ACM Neto ecoou a mensagem de sincretismo e disse ter visto no evento uma comunhão de pessoas de diversas religiões, que reconhecem a importância de Irmã Dulce para a nossa terra e para a nossa fé.

— Eu, particularmente, agradeço a Deus a oportunidade de ser prefeito de Salvador num momento como esse.
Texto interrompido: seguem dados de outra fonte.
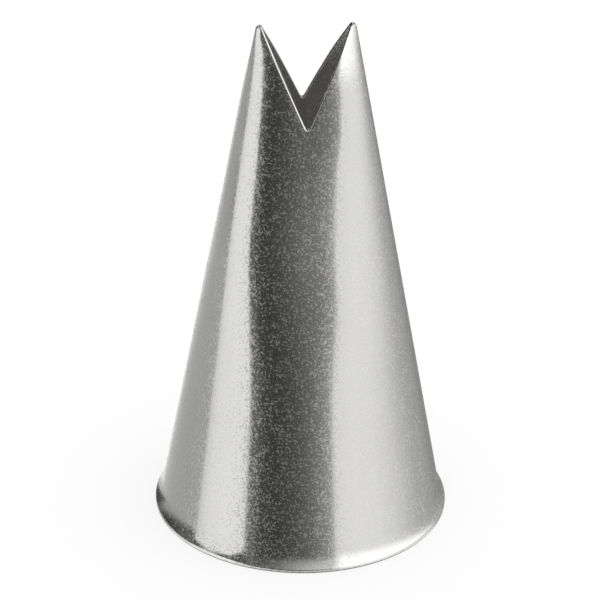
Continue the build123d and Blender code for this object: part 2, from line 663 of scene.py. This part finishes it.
# %% Group: heat tint
wobbles_per_metre, wobble, wobble_floor = 420.0, 1.2, 0.4
straw = (0.62, 0.5, 0.3, 1.0)
tint, tint_in, tint_out = new_group(
    "heat_tint",
    [("Colour", COLOUR, grey(0.7)), ("Strength", FLOAT, 0.3)],
    [("Colour", COLOUR)],
)
wobbled = maths(tint, "MULTIPLY_ADD", noise(tint, wobbles_per_metre, 2.0), wobble, wobble_floor)
uneven = maths(tint, "MULTIPLY", stored(tint, "heat_beside_seam"), wobbled)
mask = maths(tint, "MULTIPLY", uneven, tint_in.outputs["Strength"])
tint.links.new(
    blend_colours(tint, mask, tint_in.outputs["Colour"], straw), tint_out.inputs["Colour"]
)
print("heat_tint has", len(tint.nodes), "nodes")

# %% [markdown]
# ## The steel
# Stainless steel is all reflection: its base colour is the tint of its mirror, a light grey that
# is barely warm. The roughness is low, a little higher in faint patches left by washing, lower on
# worn edges, and much higher on the pebbles that sparkle. Those sparkling pebbles are also given a
# paler grey, a painted glint that keeps them bright. The inside is pickled, not polished, so
# it is paler and duller. The grain lifts the surface by about two thousandths of a millimetre
# through a Bump node, which needs no extra mesh.

# %% Material: steel
washed_patches_per_metre = 260.0
polished, washed_rise, sparkle_rise, worn_change, pickled_rise = 0.035, 0.03, 0.34, -0.02, 0.2
# How far towards a paler grey the painted glints on the sparkling pebbles go
painted_glint_share = 0.3
grain_lift = 0.0022 * MM


def new_material(name):
    """An empty metal material: a Principled shader joined to its output, and its tree."""
    material = bpy.data.materials.new(name)
    material.use_nodes = True
    tree = material.node_tree
    tree.nodes.clear()
    shader = add_node(tree, "ShaderNodeBsdfPrincipled", Metallic=1.0)
    add_node(tree, "ShaderNodeOutputMaterial", Surface=shader.outputs["BSDF"])
    return material, tree, shader


def use_group(tree, group, **inputs):
    """A copy of a shared group in a material, with this material's own values."""
    return add_node(tree, "ShaderNodeGroup", {"node_tree": group}, **inputs)


def lift_surface(tree, shader, height_socket, distance):
    """Bend the shader's normal as if the height stood this far out of the surface."""
    bump = add_node(tree, "ShaderNodeBump", Strength=1.0, Distance=distance, Height=height_socket)
    tree.links.new(bump.outputs["Normal"], shader.inputs["Normal"])


steel, tree, shader = new_material("steel")
pebbles = use_group(tree, grain, Pebbles_per_metre=7500.0, Fine_share=0.65)
washed = noise(tree, washed_patches_per_metre, 3.0)
near_edge, inside = stored(tree, "edge_nearness"), stored(tree, "inside")
plain_steel = blend_colours(tree, washed, steel_grey(0.69), steel_grey(0.74))
rubbed_steel = blend_colours(tree, near_edge, plain_steel, steel_grey(0.84))
# Painted glints: the sparkling pebbles get a paler base colour, so they stay bright where their
# rough tops would dim a bright reflection
painted_glint_mask = maths(tree, "MULTIPLY", pebbles.outputs["Sparkle"], painted_glint_share)
steel_with_painted_glints = blend_colours(tree, painted_glint_mask, rubbed_steel, steel_grey(0.88))
pickled_steel = blend_colours(tree, inside, steel_with_painted_glints, (0.80, 0.79, 0.77, 1.0))
tinted = use_group(tree, tint, Colour=pickled_steel, Strength=0.22)
tree.links.new(tinted.outputs["Colour"], shader.inputs["Base Color"])
roughness = maths(tree, "MULTIPLY_ADD", washed, washed_rise, polished)
roughness = maths(tree, "MULTIPLY_ADD", pebbles.outputs["Sparkle"], sparkle_rise, roughness)
roughness = maths(tree, "MULTIPLY_ADD", near_edge, worn_change, roughness)
roughness = maths(tree, "MULTIPLY_ADD", inside, pickled_rise, roughness)
tree.links.new(roughness, shader.inputs["Roughness"])
lift_surface(tree, shader, pebbles.outputs["Height"], grain_lift)
sheet.materials.append(steel)
print("steel has", len(tree.nodes), "nodes")

# %% [markdown]
# ## The weld metal
# The bead froze from molten metal, so it is rougher and more mottled than the rolled sheet and
# keeps more of the heat's colour. It has the same pebbled grain, but finer.

# %% Material: weld metal
mottles_per_metre = 1500.0
frozen, mottle_rise, dressed_rise = 0.18, 0.2, 0.14
weld_grain_lift = 0.003 * MM
weld, tree, shader = new_material("weld_metal")
pebbles = use_group(tree, grain, Pebbles_per_metre=13000.0, Fine_share=0.5)
mottle = noise(tree, mottles_per_metre, 2.0)
inside = stored(tree, "inside")
mottled = blend_colours(tree, mottle, (0.56, 0.55, 0.53, 1.0), (0.72, 0.705, 0.68, 1.0))
dressed = blend_colours(tree, inside, mottled, steel_grey(0.73))
tinted = use_group(tree, tint, Colour=dressed, Strength=0.3)
tree.links.new(tinted.outputs["Colour"], shader.inputs["Base Color"])
roughness = maths(tree, "MULTIPLY_ADD", mottle, mottle_rise, frozen)
roughness = maths(tree, "MULTIPLY_ADD", inside, dressed_rise, roughness)
tree.links.new(roughness, shader.inputs["Roughness"])
lift_surface(tree, shader, pebbles.outputs["Height"], weld_grain_lift)
bead_mesh.materials.append(weld)
print("weld_metal has", len(tree.nodes), "nodes")

# %% [markdown]
# ## The room
# Polished metal shows the room, so the room is part of the look. The nozzle stands in a white
# studio: a large soft panel on its left and another on its right, a grey room behind, and
# between the panels, in front, the dark gap where the camera stands. For light that falls on the
# floor and for the camera the room is plain white. Only reflected rays see the panels, and each
# place round the room is a stop on a ramp that is read by compass direction.

# %% World: panels by compass direction
world = bpy.data.worlds.new("studio")
bpy.context.scene.world = world
world.use_nodes = True
tree = world.node_tree
tree.nodes.clear()
# Compass direction in degrees, 0 in front and growing to the right, and how bright it is there
room = [
    (-180, 1.2), (-168, 0.8), (-156, 0.56), (-140, 0.47), (-118, 0.43), (-95, 0.45),
    (-93, 0.84), (-84, 0.96), (-66, 1.02), (-49.5, 1.0), (-47.5, 0.18), (-41, 0.13), (-36, 0.065),
    (-24, 0.05), (-8, 0.085), (4, 0.155), (14, 0.26), (21, 0.4), (24, 0.94), (42, 0.98),
    (60, 0.94), (76, 0.83), (92, 0.65), (106, 0.51), (128, 0.41), (146, 0.30), (160, 0.27),
    (172, 0.32), (180, 1.2),
]
direction = add_node(tree, "ShaderNodeTexCoord").outputs["Generated"]
parts = add_node(tree, "ShaderNodeSeparateXYZ", Vector=direction)
backward = maths(tree, "MULTIPLY", parts.outputs["Y"], -1.0)
compass = maths(tree, "ARCTAN2", parts.outputs["X"], backward)
upward = parts.outputs["Z"]
compass_share = maths(tree, "MULTIPLY_ADD", compass, 1 / (2 * math.pi), 0.5)
ramp = add_node(tree, "ShaderNodeValToRGB", Fac=compass_share)
stops = ramp.color_ramp.elements
while len(stops) < len(room):
    stops.new(0.5)
for stop, (degrees, bright) in zip(stops, room):
    stop.position = degrees / 360 + 0.5
    stop.color = grey(bright)
print("the room has", len(stops), "stops")

# %% [markdown]
# ## The room's tops and bottoms
# The panels, the gap and the table have tops and bottoms too, and the round parts of the nozzle
# show them: the flare looks up at the lamps, and the sides look past the panels into the corners
# of the room. Each of these places is a mask, made where a window of compass directions and a
# rise in height meet, and a light that is laid over the ramp where the mask is 1.

# %% World: helpers for masks


def window(value, start, end, soft):
    """One between start and end, and nought outside, with soft ends."""
    rise = ease(tree, value, start - soft, start + soft)
    fall = ease(tree, value, end - soft, end + soft, 1.0, 0.0)
    return meet(rise, fall)


def meet(first, second):
    """The product of two masks, which is one only where both are."""
    return maths(tree, "MULTIPLY", first, second)


def facing(start, end, soft):
    """A window of compass directions, in degrees."""
    return window(compass, *np.radians((start, end, soft)).tolist())


def turning(start, end):
    """A smooth rise from one compass direction to another, in degrees."""
    return ease(tree, compass, math.radians(start), math.radians(end))


def rising(start, end):
    """A smooth rise from one height to another, where 0 is level and 1 is straight up."""
    return ease(tree, upward, start, end)

# %% World: the lamps, the dark places and the table
right_lamp = meet(facing(24, 150, 8), rising(-0.03, 0.33))
front_wall = meet(facing(-44, 24, 6), rising(0.05, 0.5))
front_light = blend_colours(tree, turning(-34, 18), grey(0.12), grey(0.62))
# The left panel's top edge hangs lower at both of its corners
panel_height = maths(tree, "MULTIPLY_ADD", turning(-78, -94), 0.2, upward)
panel_height = maths(tree, "MULTIPLY_ADD", turning(-62, -46), 0.27, panel_height)
above_left_panel = meet(facing(-97, -46, 2), ease(tree, panel_height, 0.34, 0.41))
dark_side = meet(turning(-158, -128), turning(-90, -94))
dark_screen = meet(dark_side, meet(rising(-0.28, 0.04), rising(0.58, 0.42)))
screen_light = blend_colours(tree, turning(-126, -92), grey(0.045), grey(0.14))
far_left = meet(facing(-172, -140, 6), rising(-0.35, -0.28))
far_right = meet(facing(160, 200, 8), window(upward, 0.3, 0.62, 0.06))
far_corners = maths(tree, "ADD", far_left, far_right)
table = meet(facing(-130, 130, 6), rising(-0.41, -0.46))
table_shade = maths(tree, "MULTIPLY", facing(-38, 26, 22), 0.5)
table_light = blend_colours(tree, table_shade, grey(0.95), grey(0.25))
ceiling, under_table = rising(0.6, 0.8), rising(-0.55, -0.75)
print("with its masks the world has", len(tree.nodes), "nodes")

# %% World: lay the lights over the ramp
layers = [
    (right_lamp, grey(1.5)), (front_wall, front_light), (above_left_panel, grey(0.1)),
    (dark_screen, screen_light), (ceiling, grey(0.7)), (far_corners, grey(0.06)),
    (table, table_light), (under_table, grey(0.12)),
]
lit = ramp.outputs["Color"]
for mask, light in layers:
    lit = blend_colours(tree, mask, lit, light)
light_path = add_node(tree, "ShaderNodeLightPath")
seen = blend_colours(tree, light_path.outputs["Is Glossy Ray"], grey(1.0), lit)
background = add_node(tree, "ShaderNodeBackground", Color=seen, Strength=1.0)
add_node(tree, "ShaderNodeOutputWorld", Surface=background.outputs["Background"])
print("the world has", len(tree.nodes), "nodes")

# %% [markdown]
# ## The floor
# The nozzle stands on a white sweep. Part of the floor's white is its own, seen by the camera
# alone, and part is light that it catches, so the soft shadow round the foot stays but is faint.

# %% Floor
floor_half = 0.7
floor_level = -0.01 * MM
caught_light, own_light = 0.4, 0.62
sides = ((-1, -1), (1, -1), (1, 1), (-1, 1))
floor_mesh = bpy.data.meshes.new("floor")
floor_corners = [(x * floor_half, y * floor_half, floor_level) for x, y in sides]
floor_mesh.from_pydata(floor_corners, [], [(0, 1, 2, 3)])
floor = bpy.data.objects.new("floor", floor_mesh)
bpy.context.scene.collection.objects.link(floor)
floor.visible_glossy = False
white = bpy.data.materials.new("white_sweep")
white.use_nodes = True
tree = white.node_tree
tree.nodes.clear()
catching = add_node(tree, "ShaderNodeBsdfDiffuse", Color=grey(caught_light))
to_camera = add_node(tree, "ShaderNodeLightPath").outputs["Is Camera Ray"]
glowing = add_node(tree, "ShaderNodeEmission", Color=grey(own_light), Strength=to_camera)
sweep = add_node(tree, "ShaderNodeAddShader", _0=catching.outputs[0], _1=glowing.outputs[0])
add_node(tree, "ShaderNodeOutputMaterial", Surface=sweep.outputs[0])
floor_mesh.materials.append(white)
print("the floor is", 2 * floor_half, "m across")

# %% [markdown]
# ## The camera
# The view is from above the front and a little to the left, through a long lens, with the camera
# about nine nozzle heights away. The camera is turned a hair about its own axis, so the nozzle
# leans slightly in the picture.

# %% Camera
aim = Vector((-0.162 * MM, 0.0, 13.641 * MM))
distance = 281.12 * MM
raised = math.radians(29.011)
to_the_left = math.radians(4.849)
roll = math.radians(0.697)
flat = math.cos(raised)
back = Vector((-math.sin(to_the_left) * flat, -math.cos(to_the_left) * flat, math.sin(raised)))
level_right = back.cross(Vector((0, 0, 1))).normalized() * -1
level_up = back.cross(level_right)
right = level_right * math.cos(roll) + level_up * math.sin(roll)
up = level_up * math.cos(roll) - level_right * math.sin(roll)
camera_data = bpy.data.cameras.new("camera")
camera_data.sensor_width = 36.0
camera_data.lens = 284.1
camera_data.clip_start, camera_data.clip_end = 0.01, 10.0
camera = bpy.data.objects.new("camera", camera_data)
bpy.context.scene.collection.objects.link(camera)
turned = Matrix((right, up, back)).transposed().to_4x4()
camera.matrix_world = Matrix.Translation(aim + back * distance) @ turned
bpy.context.scene.camera = camera
bpy.context.scene.view_settings.view_transform = "Standard"
print("the camera stands", round(distance / height, 1), "nozzle heights away")

# %% [markdown]
# ## Bring the scene up to date
# The looks have to be as large as the solids they stand for.
# The looks have to be as large as the solids they stand for, so both sizes are written down.

# %% Update the scene
bpy.context.view_layer.update()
Realmente é algo que toca no meu coração Eu tenho certeza que essa primeira missa celebrada em homenagem à Santa Dulce entra para a história de Salvador e reforça ainda mais a importância da religiosidade e da fé do povo baiano — disse.

Ele comentou ainda a amizade da religiosa do avô, o ex-governador da Bahia Antônio Carlos Magalhães, morto em 2007, e disse que ele com certeza estaria vibrando no evento, por ter ajudo das Obras Sociais da baiana. O prefeito também enfatizou o plano de desenvolver a estratégia do turismo religioso na cidade, para receber mais turistas, romeiros, peregrinos.

Ansiedade na fila

Os portões da Arena Fonte Nova só abriram ao meio-dia, mas a aposentada Dizia Souza, 71 anos, chegou ao local seis horas antes. Tudo por Irmã Dulce, a freira baiana canonizada há uma semana no Vaticano como Santa Dulce dos Pobres.

— Cheguei antes de o sol nascer — contou Dizia, que caminha com o auxílio de um andador por conta de uma artrose, com um sorriso no rosto.

Sob um sol escaldante — ao meio-dia fazia 28ºC, com 75% de umidade relativa do ar —, Dizia explicava que o esforço se deve ao tamanho da benfeitoria que a baiana “fez na Terra”.

— Estamos aqui para reverenciar nossa primeira santa. Em todo lugar que ela passou, plantou a semente do bem — declarou.